Literacy Intervention in the Classroom; Explicit Literacy Strategies.
Two of the most critical elements of any literacy programme is that of direct, and explicit, differentiated teaching (Edward-Groves, 2003; Snow et. al., 1998; Westwood, 1997). An effective teacher should be able to manage time restraints to take account of student’s difficulties within the classroom programme. Although conducted within a small time-frame, the findings will support my growing theory about the importance of intervention in student outcomes occurring within the mainstream classroom as part of the everyday programme.
Westwood (1997) stresses how important it is that children with special needs and learning difficulties are taught how to ‘learn’, and emphasises the need for teachers to allow for growth in independence and self-regulation in students’ work habits. Effective teachers also have a sound knowledge of how children learn, and how to manage a class with diverse learning needs (Louden et. al., 2005; ACG, DEST, 2005;Snow et. al. 1998; Westwood, 1997).
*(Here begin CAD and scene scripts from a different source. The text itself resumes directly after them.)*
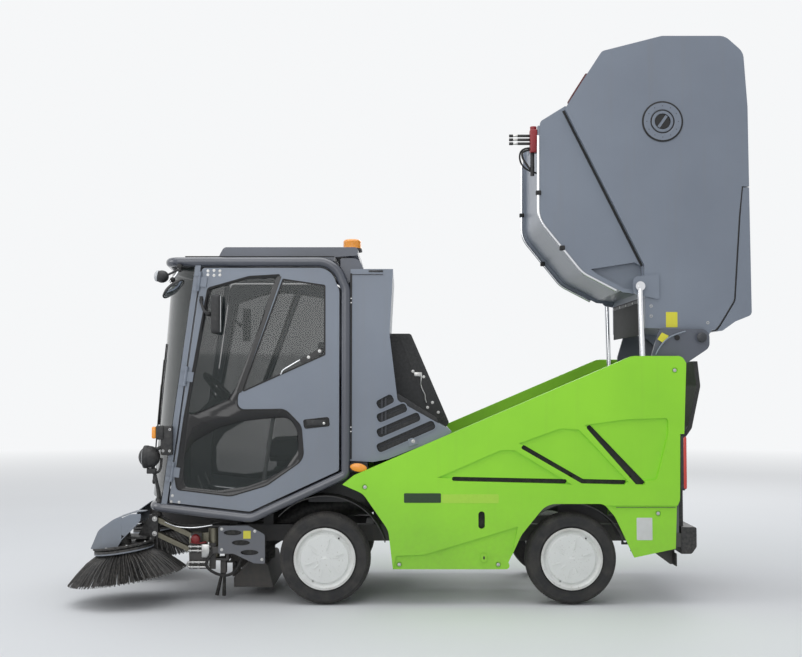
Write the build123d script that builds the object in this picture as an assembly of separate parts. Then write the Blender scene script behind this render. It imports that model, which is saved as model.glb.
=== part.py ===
from build123d import *
import os
from math import cos, hypot, radians, sin

os.makedirs("parts", exist_ok=True)

# Compact street sweeper with its hopper raised to tip.
# Millimetres. +X is forwards, +Y is the vehicle's left side, +Z is up, and the ground is Z = 0.

# Wheels and stance
wheel_base = 1448.0
front_axle_x = 491.0
tyre_radius = 270.0
tyre_width = 165.0
tyre_bead_radius = 166.0
wheel_mid_y = 520.0
wheel_cover_radius = 180.0
cover_disc_radius = 138.0
cover_rib_count = 6
cover_rib_radius = 92.0
cover_rib_length = 52.0
valve_hole_radius = 6.0
kingpin_y = 400.0
steer_pin_radius = 20.0
spindle_radius = 25.0

# Chassis
rail_mid_y = 230.0
rail_width = 60.0
rail_bottom = 330.0
rail_height = 100.0
front_cross_half = 460.0
frame_rear_x = -1600.0
frame_front_x = 1130.0

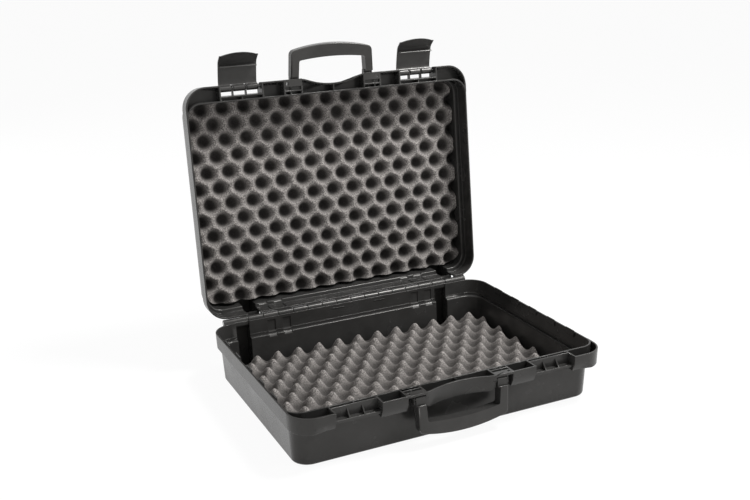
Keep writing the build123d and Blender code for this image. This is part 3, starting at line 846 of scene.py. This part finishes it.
class CASE_OT_foam(bpy.types.Operator):
    """Make the convoluted foam of both halves"""

    bl_idname = "case.foam"
    bl_label = "Foam"

    def execute(self, context):
        sizes = context.scene.case_sizes
        make_foam("base_foam", "base_foam_lining", "base", base_matrix(), sizes, False, BASE_FIRST_WAVE,
                  BASE_LAST_ROW, sizes.foam_rear_corner, sizes.base_foam_inset)
        make_foam("lid_foam", "lid_foam_lining", "lid", lid_matrix(), sizes, True,
                  LID_FIRST_WAVE + sizes.foam_pitch / 2, LID_LAST_ROW, sizes.foam_corner, 0)
        return {"FINISHED"}


class CASE_OT_studio(bpy.types.Operator):
    """Set up the pale floor, the lights and the camera"""

    bl_idname = "case.studio"
    bl_label = "Studio"

    def execute(self, context):
        settings = context.scene.case_studio
        make_floor()
        make_sky(settings.sky_level)
        add_lamp("Top light", *TOP_LAMP, settings.top_power)
        add_lamp("Key light", *KEY_LAMP, settings.key_power)
        side = add_lamp("Side light", *SIDE_LAMP, settings.side_power)
        side.visible_glossy = False  # it stands low, and would glare off the closed lid
        make_camera(settings.lens)
        context.scene.view_settings.view_transform = "Standard"
        return {"FINISHED"}


class CASE_PT_panel(bpy.types.Panel):
    """Sizes, colours and steps of the carrying case"""

    bl_idname = "CASE_PT_panel"
    bl_label = "Carrying case"
    bl_space_type = "VIEW_3D"
    bl_region_type = "UI"
    bl_category = "Case"

    def draw(self, context):
        layout = self.layout
        for group in (context.scene.case_sizes, context.scene.case_colours, context.scene.case_studio):
            box = layout.box()
            for name in group.__annotations__:
                box.prop(group, name)
        for operator in STEPS:
            layout.operator(operator.bl_idname)


STEPS = (CASE_OT_shells, CASE_OT_fittings, CASE_OT_foam, CASE_OT_studio)
GROUPS = (("case_sizes", CaseSizes), ("case_colours", CaseColours), ("case_studio", StudioSettings))


def register():
    for name, group in GROUPS:
        bpy.utils.register_class(group)
        setattr(bpy.types.Scene, name, PointerProperty(type=group))
    for step in STEPS:
        bpy.utils.register_class(step)
    bpy.utils.register_class(CASE_PT_panel)


def unregister():
    bpy.utils.unregister_class(CASE_PT_panel)
    for step in reversed(STEPS):
        bpy.utils.unregister_class(step)
    for name, group in reversed(GROUPS):
        delattr(bpy.types.Scene, name)
        bpy.utils.unregister_class(group)


def main():
    register()
    bpy.ops.case.shells()
    bpy.ops.case.fittings()
    bpy.ops.case.foam()
    bpy.ops.case.studio()


if __name__ == "__main__":
    main()
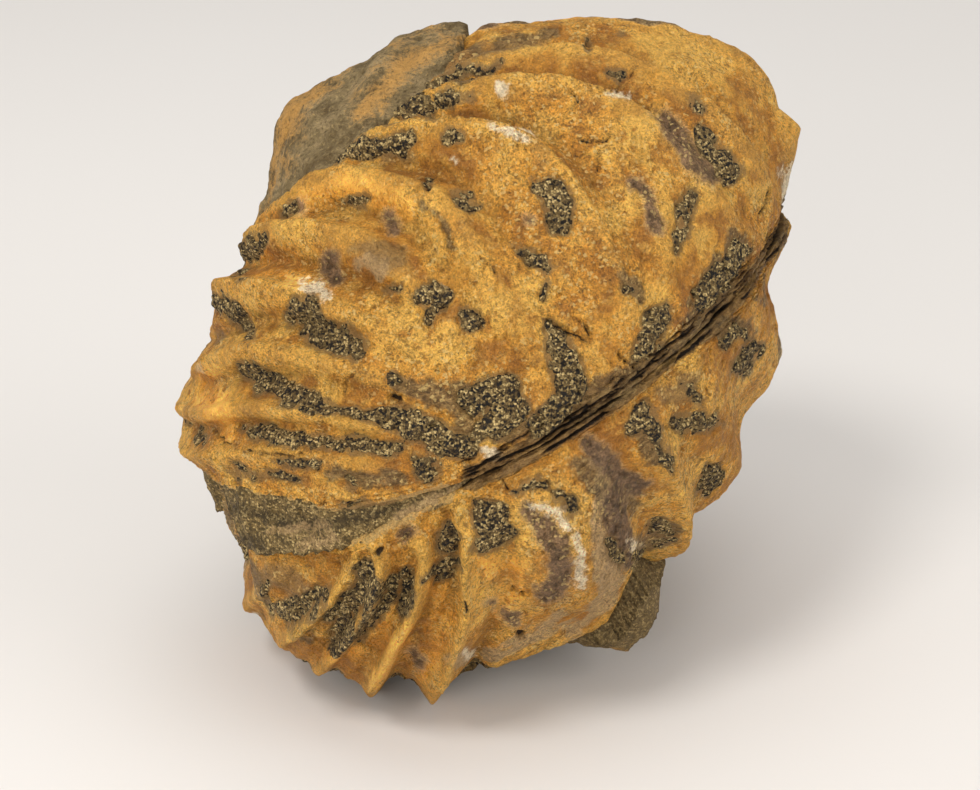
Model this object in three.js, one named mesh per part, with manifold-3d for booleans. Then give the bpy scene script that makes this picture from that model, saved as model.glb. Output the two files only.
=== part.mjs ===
// A fossil bivalve: two ribbed shell valves, still closed on each other, over a fill of grey sandstone.
// The sandstone shows where the valves gape at the left end, behind the upper valve's broken edge, and
// below, where it is the foot that the fossil rests on.
//
// Millimetres, +Z up, z = 0 is the surface it rests on. The front is -Y, where the seam between the
// valves climbs to the right. Every surface is a height above a point inside the shell, so a place on
// the fossil is given by two angles in whole degrees:
//   turn  round the shell in the plane of the seam, 0 at the front, 90 at the right end, 180 behind
//   rise  above that plane towards the crown of the upper valve, negative on the lower valve
import * as THREE from 'three';
import { mergeVertices } from 'three/addons/utils/BufferGeometryUtils.js';
import Module from 'manifold-3d';

// ---------------------------------------------------------------- driving dimensions
const CENTRE = new THREE.Vector3(0.37, 0.53, 39.6); // the point inside the shell that radii start from
const BODY = { long: 47, short: 36.5, deep: 42, lean: -25, roll: -50 }; // half lengths and rotation
const SEAM = { lean: -25, roll: -26, tip: 19 }; // rotation of the plane where the valves meet
const SHELL_THICKNESS = 4.2; // from the smooth body inwards
const SEAT_GAP = 0.45; // between the sandstone and the inside of a valve
const SEAT_ANGLE = 0.7; // degrees between the sandstone and a valve's edge
const CHORD_ERROR = 0.4; // how far a facet of a ribbed surface may lie off the true surface
const SMOOTH_ERROR = 0.4; // the same for a smooth surface
const HIDDEN_ERROR = 8; // the same where a surface is cut away later
const EDGE_MARGIN = 12; // degrees past the seam that belong to no cut-away surface

const UPPER_LEVEL = -1.6; // ground of the upper valve's ribs, from the smooth body
const LOWER_LEVEL = -1.6;
const UPPER_RELIEF = 1.3; // scales the heights of the upper valve's ribs
const LOWER_RELIEF = 1.0;
const ROCK_LEVEL = -1.8;
const SEAM_CHANNEL = { depth: 6, width: 5, middle: 70, half: 90, fade: 18 }; // no sandstone there

// Broad swells and hollows of the whole body: [turn, rise, height, spread in degrees].
const BODY_SWELLS = [
  [70, -24, -4.5, 22], // flattened right flank
  [80, -35, 1, 8],
  [93, 22, 3.4, 15], // right shoulder
  [110, 68, 0.6, 12],
  [-70, -30, 2, 14], // beak end of the lower valve
  [-78, -6, -4.8, 9], // hollow where the valves gape
  [-92, -4, -1.5, 6],
  [-93, 17, 1.8, 8], // rounded left end
  [-26, -17, 0.9, 8], // ground of the thin ribs at the lower left
  [-38, -27, 1.4, 8],
  [-54, -38, 2, 9],
  [-72, -24, 1, 9],
  [-92, 32, -2, 14],
  [-108, 58, -4, 11], // notch below the rear sandstone
  [-150, 74, 4, 18], // rear sandstone
  [-40, -54, 1, 9],
  [-100, -50, -3, 13], // hollow under the beak end
];

// Swells of the sandstone alone.
const ROCK_SWELLS = [
  [4, -68, 7.6, 7.5], // lump that shows below the right end
  [-150, -68, 6, 14], // foot
  [150, 76, 2.3, 12], // top of the rear sandstone
  [118, 70, 1, 7],
  [170, 75, -1.5, 7],
  [-160, 60, 3.1, 16],
  [-120, 62, 1.6, 10],
  [-72, 62, -1, 6],
  [-136, 47, 0.8, 8], // uneven rear face
  [-158, 38, -1.8, 8],
  [-128, 8, 2, 9],
  [-150, -8, -1.8, 9],
  [-172, 2, 2, 10],
  [-130, -32, 1.8, 9],
  [-168, -38, 1.6, 10],
  [-148, -50, -1.4, 8],
  [-112, -62, 1.4, 8],
];

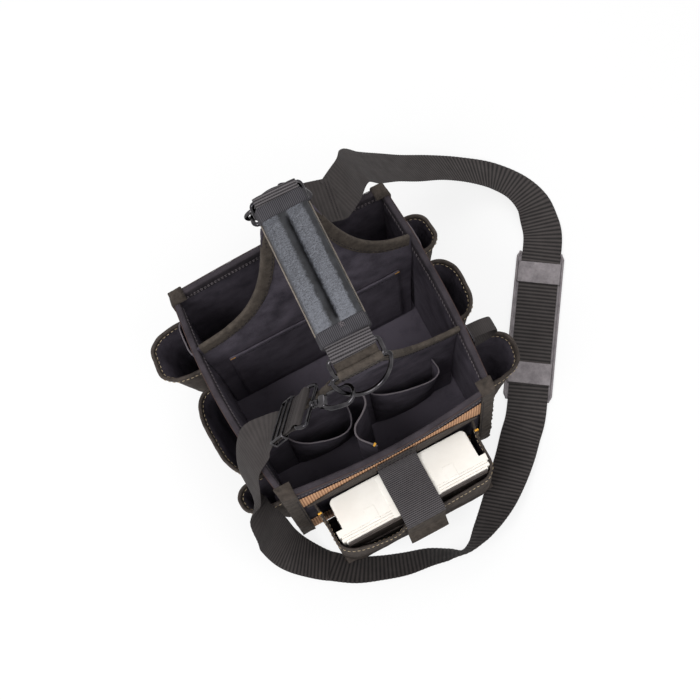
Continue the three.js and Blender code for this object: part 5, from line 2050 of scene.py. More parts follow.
HOOK_PLACES = {
    "front": (
        Frame(vec(-19.618, -95.674, 357.670), vec(-0.776, 0.30631, -0.55136),
              vec(-0.42633, -0.89896, 0.10059), vec(-0.46484, 0.31312, 0.82818)),
        Frame(vec(-68.118, -76.529, 323.210), vec(-0.776, 0.30631, -0.55136),
              vec(-0.56947, -0.71608, 0.40365), vec(-0.27118, 0.62722, 0.73011)),
    ),
    "rear": (
        Frame(vec(-17.445, 125.408, 372.398), vec(0.75071, 0, -0.66063),
              vec(-0.66047, 0.02214, -0.75053), vec(0.01463, 0.99975, 0.01662)),
        Frame(vec(29.475, 125.408, 331.109), vec(0.75071, 0, -0.66063),
              vec(0.15239, 0.97303, 0.17317), vec(0.64281, -0.23067, 0.73047)),
    ),
}
LOOPS = {
    "front": Frame(HOOK_PLACES["front"][1].origin, vec(-0.63878, 0.07643, -0.76559),
                   HOOK_PLACES["front"][1].y, vec(-0.51737, 0.69382, 0.50094)),
    "rear": Frame(HOOK_PLACES["rear"][1].origin, vec(0.88208, -0.05487, -0.46789),
                  HOOK_PLACES["rear"][1].y, vec(0.44577, -0.22405, 0.86665)),
}
PAD_CENTRE = vec(254, -40, 0)
PAD_ALONG = unit(vec(-0.572, -0.82, 0))
PAD_ACROSS = unit(vec(0.82, -0.572, 0))


class Lie(Enum):
    """What a station of the long strap rests on."""

    AIR = "air"
    FLOOR = "floor"
    PAD = "pad"


@dataclass
class ShoulderStrap(Assembly):
    """The long strap on the floor, its adjuster and its grip pad."""

    floor_clearance: float = 1.3
    pad_strap_z: float = 4.4
    eye_wire: float = 2.3
    fold_layer: float = 0.6 + 0.8
    fold_gap: float = 1.1
    fold_stations: tuple[float, ...] = (52, 40, 27, 14)
    seam_face: float = 1.9
    seam_half: float = 23.0
    seam_zigzag: float = 1.3
    seam_places: tuple[tuple[str, tuple[float, ...]], ...] = (
        ("front", (14.0, 18.0)), ("rear", (14.0, 18.0, 44.0, 48.0)),
    )
    frame_wire: float = 1.3
    frame_clear: float = 2.2 + 1.5
    frame_half: float = 25.9 + 1.2
    frame_span: Pair = (23.5, 44.5)
    frame_bar: float = 34.0
    pad_half: float = 100.0
    pad_narrow: float = 0.10
    pad_steps: int = 110
    pad_lump: float = 0.35
    pad_folds: Ripple = Ripple(171, 8, 40)
    band_lump: float = 0.3
    band_folds: Ripple = Ripple(180, 8, 30)
    band_spans: tuple[tuple[str, Pair], ...] = (("rear", (-85.5, -57.5)), ("front", (50.5, 78.5)))

    def build(self) -> None:
        """Makes the strap, the adjuster and the pad."""
        path, across = self.course()
        shape = Shape()
        shape.ribbon(Band(path, across, WEBBING - 0.3, STRAP_THICKNESS + 0.1, 4.9, 0.38, 13))
        self.put("long_strap", shape, [STRAP], ["shoulder_strap"])
        self.box_seams()
        self.adjuster()
        self.pad()

    def loop(self, name: str) -> np.ndarray:
        """Makes the fold of the strap round one eye.

        Args:
            name: Which end.

        Returns:
            Points from the free end to the running side.
        """
        turn, flat = self.eye_wire + self.fold_layer, self.fold_gap
        angles = np.linspace(math.pi / 2, -math.pi / 2, 13)
        arc = [(-math.cos(a) * turn, math.sin(a) * turn) for a in angles]
        upper = [*[(x, flat) for x in self.fold_stations], (9, flat * 1.5), (5, turn * 0.85)]
        profile = [*upper, *arc, *[(a, -r) for a, r in reversed(upper)]]
        return np.array([LOOPS[name].at(a, 0, r) for a, r in profile])

    def floor_height(self, tilt: float | np.ndarray) -> float | np.ndarray:
        """Gives the height of the strap's middle where its lower edge touches the floor."""
        return WEBBING / 2 * np.abs(tilt) + STRAP_THICKNESS / 2 + self.floor_clearance

    def station(self, lie: Lie, place: Sequence[float], across: Point) -> tuple[np.ndarray, np.ndarray]:
        """Places one station of the strap.

        Args:
            lie: What it rests on.
            place: Its middle, without the height where it lies on the floor, or its distance
                from the middle of the pad.
            across: Direction across the webbing.

        Returns:
            Its middle and its direction across.
        """
        if lie is Lie.PAD:
            return PAD_CENTRE + PAD_ALONG * place[0] + Z_AXIS * self.pad_strap_z, PAD_ACROSS
        side = unit(vec(*across))
        if lie is Lie.FLOOR:
            return vec(*place, self.floor_height(side[2])), side
        return vec(*place), side

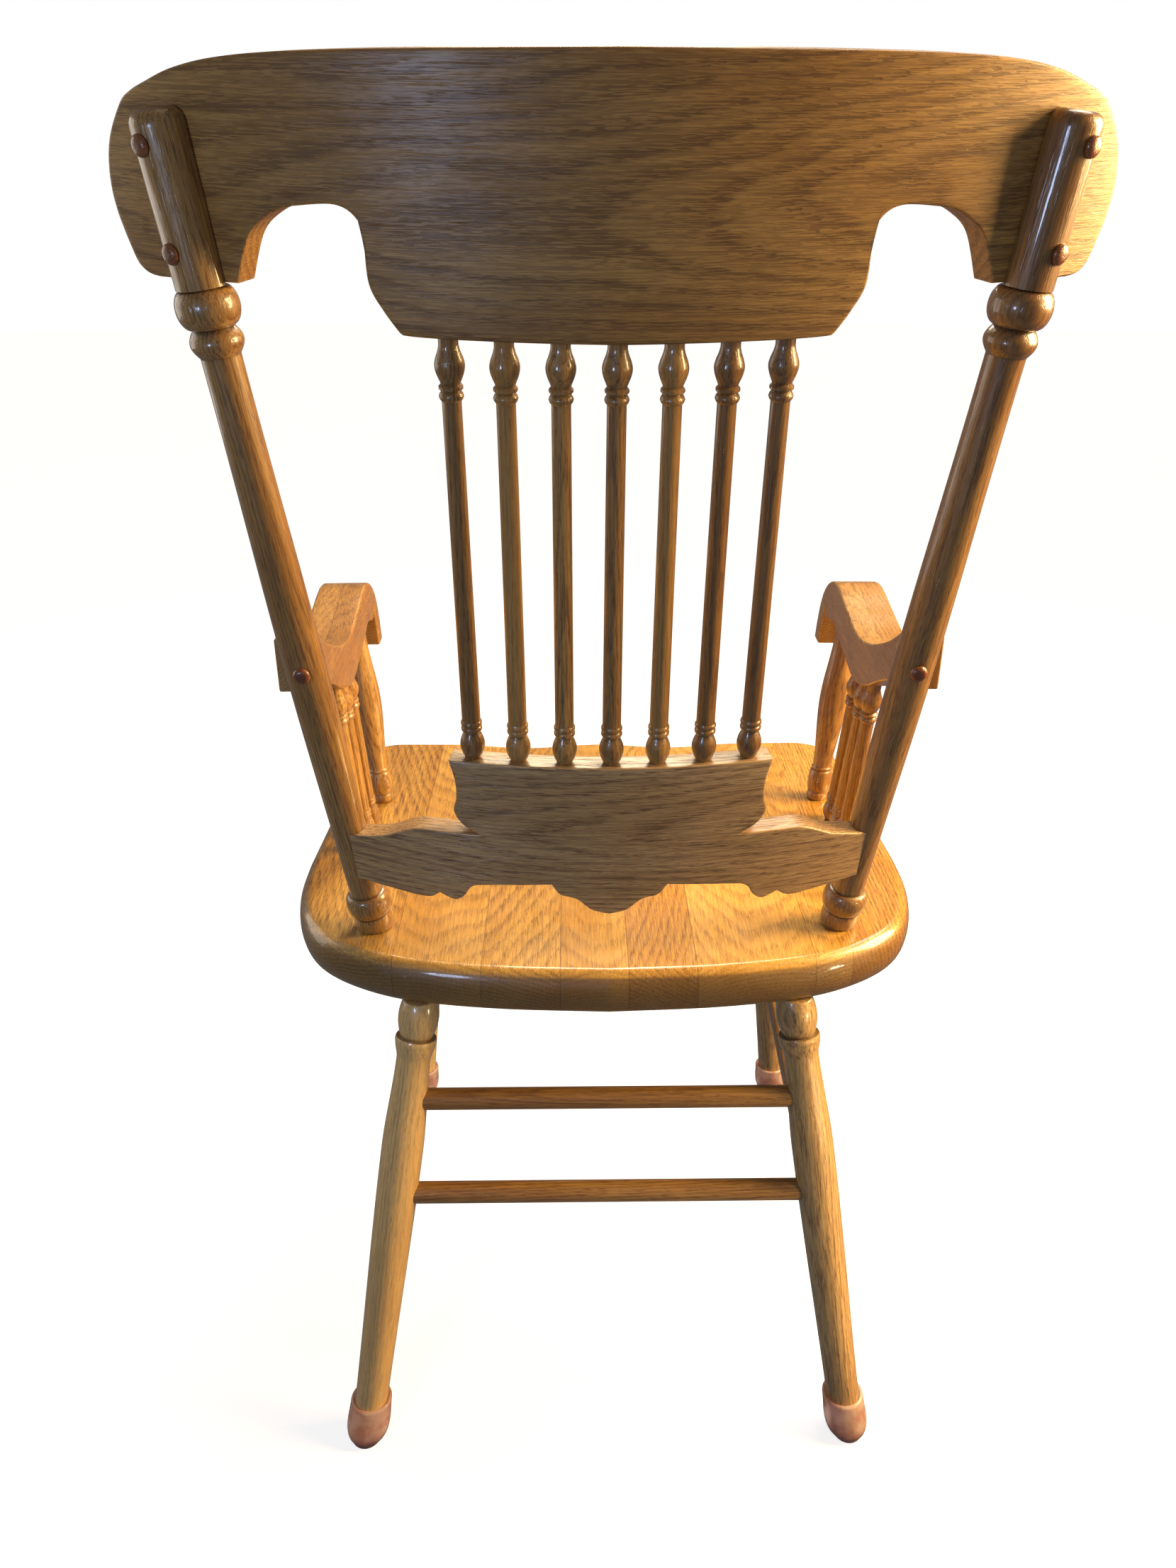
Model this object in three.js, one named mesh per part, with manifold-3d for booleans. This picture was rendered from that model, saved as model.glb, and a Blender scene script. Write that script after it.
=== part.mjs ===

Westwood (1997) claims that extra tuition can be conducted outside the classroom, but ideally, not for the whole day. It is important for the child with Learning Disabilities (LD) to be included and to feel a part of the normal classroom activities. While it is unrealistic to expect that a child with LD’s will make progress without extra tutorial help (Westwood, 1997), it is also unrealistic to expect that all support must be given outside the classroom environment. If we look upon students with LD’s as ‘Inefficient Learners’ (Westwood,1997; Wallace and Kauffman, 1973) rather than as having deficits in their learning, teachers are more likely to successfully improve outcomes for these students by teaching to their strengths and by teaching them strategies for learning (Hattie, 2003; Westwood, 1997).